## Exercise objective
Repeat all of the material exactly as given.
— START OF Given material —
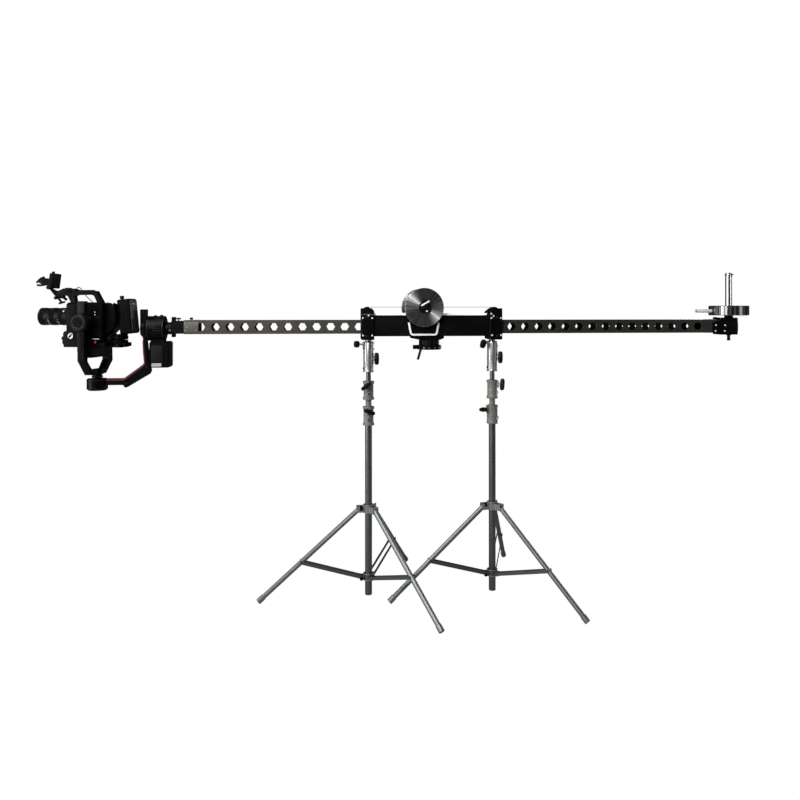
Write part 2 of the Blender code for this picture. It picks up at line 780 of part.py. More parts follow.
def lugBox(name, parent, angle, low, high, start, reach, width):
    """A block standing out from the column's axis in the direction of an angle."""
    lug = box(name, (start, -width / 2, low), (reach, width / 2, high), parent=parent)
    lug.rotation_euler = (0.0, 0.0, math.radians(angle))
    return lug


def radialRod(name, parent, radius, start, end, height, angle, sides=12):
    turn = Matrix.Rotation(math.radians(angle), 4, "Z") @ Matrix.Rotation(math.pi / 2, 4, "Y")
    bar = rod(name, radius, start, end, "Z", (0.0, 0.0, height), parent=parent, sides=sides)
    bar.rotation_euler = turn.to_euler()
    return bar


def crossRod(name, parent, radius, halfLength, out, height, angle, sides=12):
    """A pin across a leg's plane, at a distance out from the column."""
    turn = Matrix.Rotation(math.radians(angle), 4, "Z") @ Matrix.Rotation(math.pi / 2, 4, "X")
    place = Matrix.Rotation(math.radians(angle), 4, "Z") @ Vector((out, 0.0, height))
    pin = rod(name, radius, -halfLength, halfLength, "Z", place, parent=parent, sides=sides)
    pin.rotation_euler = turn.to_euler()
    return pin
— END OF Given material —
## Complete response
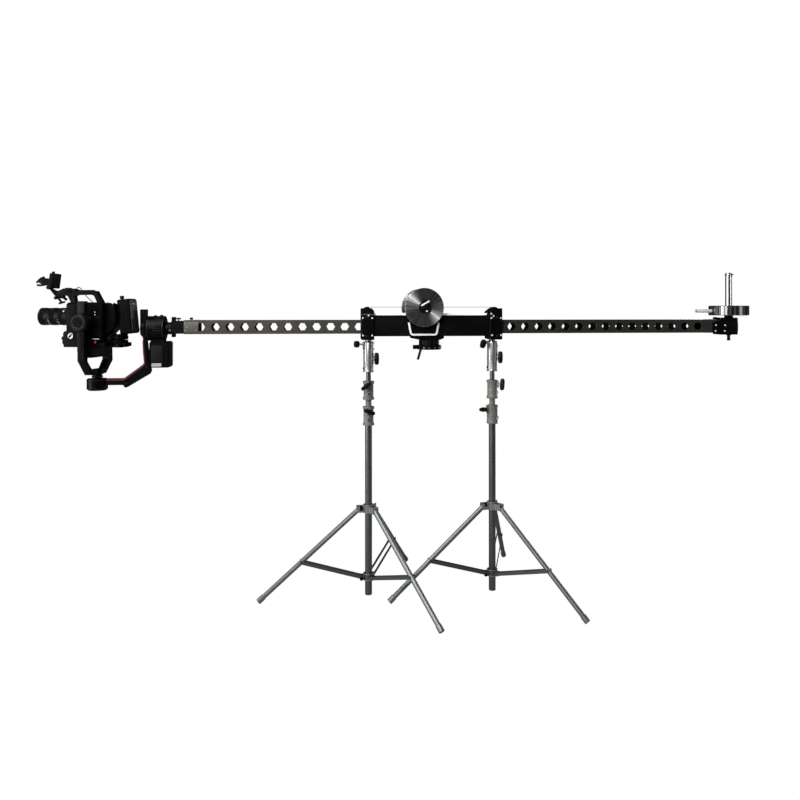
Write part 2 of the Blender code for this picture. It picks up at line 780 of part.py. More parts follow.
def lugBox(name, parent, angle, low, high, start, reach, width):
    """A block standing out from the column's axis in the direction of an angle."""
    lug = box(name, (start, -width / 2, low), (reach, width / 2, high), parent=parent)
    lug.rotation_euler = (0.0, 0.0, math.radians(angle))
    return lug


def radialRod(name, parent, radius, start, end, height, angle, sides=12):
    turn = Matrix.Rotation(math.radians(angle), 4, "Z") @ Matrix.Rotation(math.pi / 2, 4, "Y")
    bar = rod(name, radius, start, end, "Z", (0.0, 0.0, height), parent=parent, sides=sides)
    bar.rotation_euler = turn.to_euler()
    return bar


def crossRod(name, parent, radius, halfLength, out, height, angle, sides=12):
    """A pin across a leg's plane, at a distance out from the column."""
    turn = Matrix.Rotation(math.radians(angle), 4, "Z") @ Matrix.Rotation(math.pi / 2, 4, "X")
    place = Matrix.Rotation(math.radians(angle), 4, "Z") @ Vector((out, 0.0, height))
    pin = rod(name, radius, -halfLength, halfLength, "Z", place, parent=parent, sides=sides)
    pin.rotation_euler = turn.to_euler()
    return pin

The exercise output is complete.